I have quoted from Paul’s first letter to the Corinthians this evening not only for the content of what he wrote but because of to whom he wrote – the Corinthians. These were a people whose thinking about hope had come through generations of thinkers who had disparaged the very idea of hope. When Hesiod wrote of Pandora opening the dreaded box which spewed ills upon the world, all that remained in the container was Hope. Yet, this was no positive concept; the original Greek word used ἐλπίς [elpis], was not ‘hope’ as we know it, but a ‘deceptive expectation’ according to the commentary of Brill’s companion to Hesiod. Pandora, the wife of Prometheus’ twin brother Epimetheus, who was also known as Afterthought, left Hope in the bottom of the box, an afterthought after all malign circumstances had launched themselves upon humanity. The Greeks had a philosophy of hope, but it was a negative view; it was definitely not something to be believed in.

It was into such an audience that Paul boldly declared Hope as abiding with Faith and Love. The prevailing Corinthian view, even if not of the believers in the church of Corinth, would have been that hopelessness prevailed; Paul told them ‘Hope is Here’, but this was no clichéd wishful thinking, no afterthought of an idea, but a proactive concept through the resurrection of Christ. While Paul may have written:

if for this life only we have hoped in Christ, we are of all people most to be pitied.

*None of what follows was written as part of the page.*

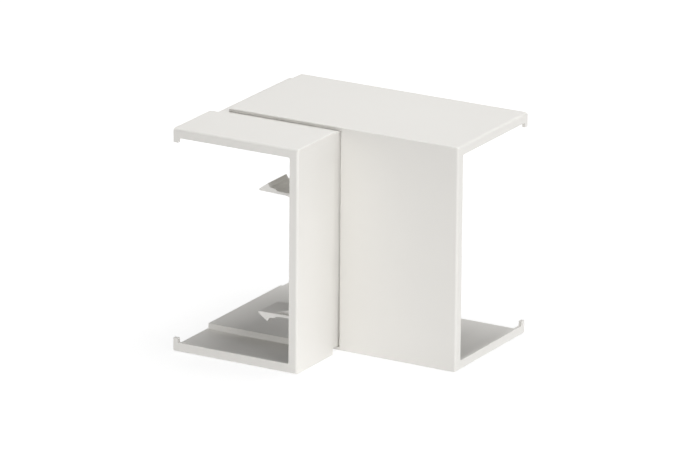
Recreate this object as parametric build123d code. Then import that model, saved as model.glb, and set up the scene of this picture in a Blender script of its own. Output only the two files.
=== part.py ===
"""Adjustable internal corner for surface trunking, in two mouldings.

The sliding collar closes the trunking on the left wall and carries the snap
hooks.  Its neck telescopes into the corner cover, which closes the corner and
the trunking on the back wall.

Model space while the pieces are made: the left wall is the plane X = 0, the
back wall is the plane Y = 0 and Z = 0 is mid height.  The left leg runs
towards -Y and the right leg runs towards +X.  The finished pieces are moved
so that the origin is at the middle of the underside.  All sizes are in
millimetres.
"""

import os

from build123d import *

# Trunking that slides into both ends
trunking_height = 110.0
trunking_depth = 68.6

# End rims of both pieces
rim_depth = 5.0
rim_thickness = 1.7
rim_round = 1.3
rim_corner_round = 0.9
edge_round = 0.5
lip_width = 3.0
lip_height = 2.5
lip_thickness = 1.6
lip_round = 0.4

# Inner corners between two walls
inner_round = 0.8

# Sliding collar
collar_gap = 8.0
collar_length = 37.0
collar_wall = 2.5
stop_thickness = 4.0
stop_overlap = 0.9

# Neck of the sliding collar, which telescopes into the corner cover
slide_clearance = 0.2
neck_wall_gap = 1.3
neck_end_gap = 3.1
neck_front_overlap = 12.0
lead_in_length = 8.5

# Snap hooks inside the collar
hook_half_spacing = 32.3
hook_setback = 7.3
hook_length = 18.6
hook_reach = 24.7
arm_thickness = 1.3
arm_splay = 0.5
tip_land = 0.6
tip_rise = 0.3
tip_bevel = 1.5
barb_length = 5.3
barb_height = 4.7
barb_back = 1.2
ridge_start_height = 2.65
ridge_length = 2.6
ridge_end_height = 2.35
ridge_taper = 1.6
gusset_thickness = 1.5
gusset_inset = 3.0
gusset_start = 8.8
gusset_height = 4.2
hook_root_round = 0.4

# Corner cover
cover_leg = 67.5
cover_wall = 1.8
cover_wall_gap = 6.0
cover_slit = 0.9

# Worked out from the sizes above
half_trunking = trunking_height / 2
half_height = half_trunking + rim_depth
depth = trunking_depth + rim_depth
neck_inset = cover_wall + slide_clearance
neck_half_height = half_height - neck_inset
neck_front = depth - neck_inset
bore_half_height = half_trunking - stop_overlap
bore_front = trunking_depth - stop_overlap
collar_rear = depth + collar_gap
collar_end = collar_rear + collar_length
socket_floor = collar_rear + stop_thickness
cover_end = depth + cover_leg
neck_front_end = depth - cover_wall - neck_front_overlap
cover_front_edge = neck_front + cover_slit

# Overrun of a cut or of a hidden joint between two solids, and edge matching
reach = 1.0
edge_tolerance = 0.001


def left_leg(start):
    """Section plane of the left leg: x is the distance from the left wall."""
    return Plane(origin=(0, -start, 0), x_dir=(1, 0, 0), z_dir=(0, -1, 0))


def right_leg(start):
    """Section plane of the right leg: x is the distance from the back wall."""
    return Plane(origin=(start, 0, 0), x_dir=(0, -1, 0), z_dir=(1, 0, 0))


def slab(near, far, low, high):
    """Rectangle from one wall distance to another and between two heights."""
    middle = Pos((near + far) / 2, (low + high) / 2)
    return middle * Rectangle(far - near, high - low)


def channel(near, front, half, inner_front, inner_half, corner):
    """U-shaped section, open to the wall, with round inner corners."""
    opening = slab(near - reach, inner_front, -inner_half, inner_half)
    opening = fillet(opening.vertices().group_by(Axis.X)[-1], corner)
    return slab(near, front, -half, half) - opening


def run(leg, section, start, end):
    """Section drawn out along a leg between two distances from the corner."""
    return extrude(leg(start) * section, end - start)


def end_rim(leg, near, end):
    """Inward flange round the end of a piece, with its lips at the wall side."""
    flange = channel(near, depth, half_height, trunking_depth, half_trunking, rim_corner_round)
    rim = run(leg, flange, end - rim_thickness, end)
    for side in (-1, 1):
        heights = sorted((side * (half_trunking - lip_height), side * (half_trunking + reach)))
        lip = slab(near, near + lip_width, *heights)
        tip = lip.vertices().group_by(Axis.Y)[0 if side > 0 else -1]
        rim += run(leg, fillet(tip, lip_round), end - lip_thickness, end)
    return rim


def lies_on(edge, plane):
    """True where an edge lies in a plane given as an axis letter and a value."""
    axis, value = plane
    box = edge.bounding_box()
    ends = (getattr(box.min, axis), getattr(box.max, axis))
    return all(abs(spot - value) < edge_tolerance for spot in ends)


def rounded(piece, meeting_planes, radius):
    """Round each edge where one of the given pairs of planes meets."""
    chosen = [
        edge
        for edge in piece.edges()
        if any(lies_on(edge, first) and lies_on(edge, second) for first, second in meeting_planes)
    ]
    return fillet(chosen, radius)


def round_outside(piece, end, front, free_edges):
    """Round an end rim, the long edges between two faces, and the free edges."""
    top, bottom = ("Z", half_height), ("Z", -half_height)
    piece = rounded(piece, [(end, top), (end, bottom), (end, front)], rim_round)
    piece = rounded(piece, [(front, top), (front, bottom)], edge_round)
    for edge in free_edges:
        piece = rounded(piece, [(edge, top), (edge, bottom), (edge, front)], edge_round)
    return piece


def hook(side):
    """Barbed snap hook and its two gussets, on the inside of the collar's front."""
    wall = depth - collar_wall
    root = depth - collar_wall / 2
    tip = wall - hook_reach
    barb = tip + barb_length
    notch = barb + barb_back
    ridge = notch + ridge_length
    arm = ridge + ridge_taper
    base = hook_half_spacing
    root_base = base - arm_splay
    outline = [
        (tip + tip_bevel, base),
        (tip, base + tip_rise),
        (tip, base + tip_rise + tip_land),
        (barb, base + barb_height),
        (notch, base + ridge_start_height),
        (ridge, base + ridge_end_height),
        (arm, base + arm_thickness),
        (wall, root_base + arm_thickness),
        (root, root_base + arm_thickness),
        (root, root_base),
        (wall, root_base),
    ]
    gusset_foot = tip + gusset_start
    gusset = [
        (gusset_foot, base + arm_thickness / 2),
        (gusset_foot, base),
        (wall, base - gusset_height),
        (root, base - gusset_height),
        (root, base),
    ]
    front = collar_end - hook_setback
    rear = front - hook_length
    profile = make_face(Polyline([(x, side * y) for x, y in outline], close=True))
    rib = make_face(Polyline([(x, side * y) for x, y in gusset], close=True))
    piece = run(left_leg, profile, rear, front)
    for start in (rear + gusset_inset, front - gusset_inset - gusset_thickness):
        piece += run(left_leg, rib, start, start + gusset_thickness)
    return piece


def sliding_collar():
    """Collar, neck and snap hooks in one moulding."""
    inner_front = depth - collar_wall
    inner_half = half_height - collar_wall
    collar_section = channel(0, depth, half_height, inner_front, inner_half, inner_round)
    collar = run(left_leg, collar_section, collar_rear, collar_end)
    collar += end_rim(left_leg, 0, collar_end)

    neck_section = channel(
        neck_wall_gap, neck_front, neck_half_height, bore_front, bore_half_height, inner_round
    )
    collar += run(left_leg, neck_section, neck_front_end, socket_floor)
    for side in (-1, 1):
        thick = sorted((side * bore_half_height, side * neck_half_height))
        thin = sorted((side * half_trunking, side * neck_half_height))
        plate = slab(neck_wall_gap, neck_front, *thick)
        lead_in = slab(neck_wall_gap, neck_front, *thin)
        collar += run(left_leg, plate, neck_end_gap + lead_in_length, neck_front_end + reach)
        collar += run(left_leg, lead_in, neck_end_gap, neck_end_gap + lead_in_length + reach)

    collar = round_outside(
        collar,
        end=("Y", -collar_end),
        front=("X", depth),
        free_edges=[("Y", -collar_rear)],
    )
    stop = ("Y", -socket_floor)
    inside = [("Z", inner_half), ("Z", -inner_half), ("X", inner_front)]
    collar = rounded(collar, [(stop, wall) for wall in inside], inner_round)
    for side in (-1, 1):
        neck_edge = [("X", neck_front), ("Z", side * neck_half_height)]
        collar = rounded(collar, [neck_edge], edge_round)

    for side in (-1, 1):
        collar += hook(side)
        root_height = hook_half_spacing - arm_splay + arm_thickness
        root = [("X", inner_front), ("Z", side * root_height)]
        collar = rounded(collar, [root], hook_root_round)
    return collar


def corner_cover():
    """Top, bottom and front of the corner in one moulding."""
    section = channel(
        0, depth, half_height, depth - cover_wall, half_height - cover_wall, inner_round
    )
    cover = run(right_leg, section, cover_front_edge, cover_end)
    for side in (-1, 1):
        heights = sorted((side * (half_height - cover_wall), side * half_height))
        plate = slab(0, depth, *heights)
        cover += run(right_leg, plate, cover_wall_gap, cover_front_edge + reach)
    cover += end_rim(right_leg, 0, cover_end)
    return round_outside(
        cover,
        end=("X", cover_end),
        front=("Y", -depth),
        free_edges=[("X", cover_wall_gap), ("X", cover_front_edge)],
    )


pieces = {"sliding_collar": sliding_collar(), "corner_cover": corner_cover()}

to_origin = Pos(-cover_end / 2, collar_end / 2, half_height)
os.makedirs("parts", exist_ok=True)
for name, piece in pieces.items():
    export_step(to_origin * piece, f"parts/{name}.step")
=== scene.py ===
"""Trunking internal corner in a pale studio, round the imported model.

Two white mouldings stand on the floor: the sliding collar on the left leg,
with its snap hooks and its neck, and the corner cover that the neck
telescopes into.  Everything is in metres, in the model's own frame: +X runs
out along the right leg, -Y along the left leg, and the undersides are at
height zero.  Angles are in degrees, and azimuths turn from -Y towards +X.
"""

import math

import bpy
from mathutils import Matrix, Vector

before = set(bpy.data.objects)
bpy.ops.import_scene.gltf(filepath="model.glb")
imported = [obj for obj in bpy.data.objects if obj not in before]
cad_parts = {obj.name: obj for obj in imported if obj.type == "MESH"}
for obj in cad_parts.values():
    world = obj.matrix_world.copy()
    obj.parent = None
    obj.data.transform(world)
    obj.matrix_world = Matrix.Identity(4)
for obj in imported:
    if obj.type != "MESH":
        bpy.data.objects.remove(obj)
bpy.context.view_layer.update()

MM = 0.001

# Camera: a long lens, a little above the object and to its right, with lens and sensor in millimetres
LENS_LENGTH = 344.75
SENSOR_WIDTH = 36.0
VIEW_AZIMUTH = 29.643
VIEW_ELEVATION = 17.659
VIEW_ROLL = 0.506
AIM_POINT = Vector((-0.74, 0.79, 63.28)) * MM
AIM_DISTANCE = 3449.3 * MM
CLIP_START = 0.1
CLIP_END = 100.0

# White plastic: its tints, a faint mottle that carries into its gloss, and a fine grain
COLLAR_WHITE = (0.832, 0.816, 0.781)
COVER_WHITE = (0.826, 0.810, 0.775)
PLASTIC_IOR = 1.49
MOTTLE_SCALE = 28.0
MOTTLE_DETAIL = 3.0
MOTTLE_LOW = 0.25
MOTTLE_HIGH = 0.75
MOTTLE_SHADE = 0.985
ROUGHNESS_LOW = 0.36
ROUGHNESS_HIGH = 0.46
GRAIN_SCALE = 3200.0
GRAIN_DETAIL = 2.0
GRAIN_STRENGTH = 0.25
GRAIN_DEPTH = 0.02 * MM

# Floor: one grey for the light it throws back, another under its own glow where it is seen
FLOOR_SIZE = 24.0
FLOOR_DROP = 0.1 * MM
FLOOR_GREY = 0.45
FLOOR_SEEN = 0.25
SHADOW_DEPTH = 0.16
GLOW_NEAR = 110.0 * MM
GLOW_FAR = 420.0 * MM

# Lamps
LAMP_AIM = Vector((0.0, 0.0, 60.0)) * MM
TABLE_SIZE = 1.6
TABLE_WATTS = 3.1


def direction(azimuth, elevation):
    """Unit vector from the object towards a viewpoint or a lamp."""
    turn, tilt = math.radians(azimuth), math.radians(elevation)
    return Vector((
        math.sin(turn) * math.cos(tilt),
        -math.cos(turn) * math.cos(tilt),
        math.sin(tilt),
    ))


def set_camera():
    """Camera at the photograph's angle, distance and framing."""
    data = bpy.data.cameras.new("camera")
    data.lens = LENS_LENGTH
    data.sensor_width = SENSOR_WIDTH
    data.clip_start = CLIP_START
    data.clip_end = CLIP_END
    camera = bpy.data.objects.new("camera", data)
    bpy.context.scene.collection.objects.link(camera)
    back = direction(VIEW_AZIMUTH, VIEW_ELEVATION)
    right = direction(VIEW_AZIMUTH + 90.0, 0.0)
    upright = Matrix((right, back.cross(right), back)).transposed()
    rolled = Matrix.Rotation(math.radians(VIEW_ROLL), 3, back) @ upright
    camera.matrix_world = Matrix.Translation(AIM_POINT + AIM_DISTANCE * back) @ rolled.to_4x4()
    bpy.context.scene.camera = camera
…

His listeners knew the significance of the rhetorical device he employed in those words, since they had also heard his definitive proclamation of the risen Christ – the same who had been incarnate and ascended across the abyss of despair that is death, to a place mere earthly reason could not reach. A place beyond philosophy, the place of theology. They could then have evolved their understanding of hope away from the Corinthian or Athenian towards Jerusalem, as Ergas put it.

Is your concept of Hope a philosophy or a theology? Where does the risen Christ appear in your consideration of Hope and Hopelessness? In some moments of reflection, let us now ponder these questions.

Now faith, hope and love abide, these three.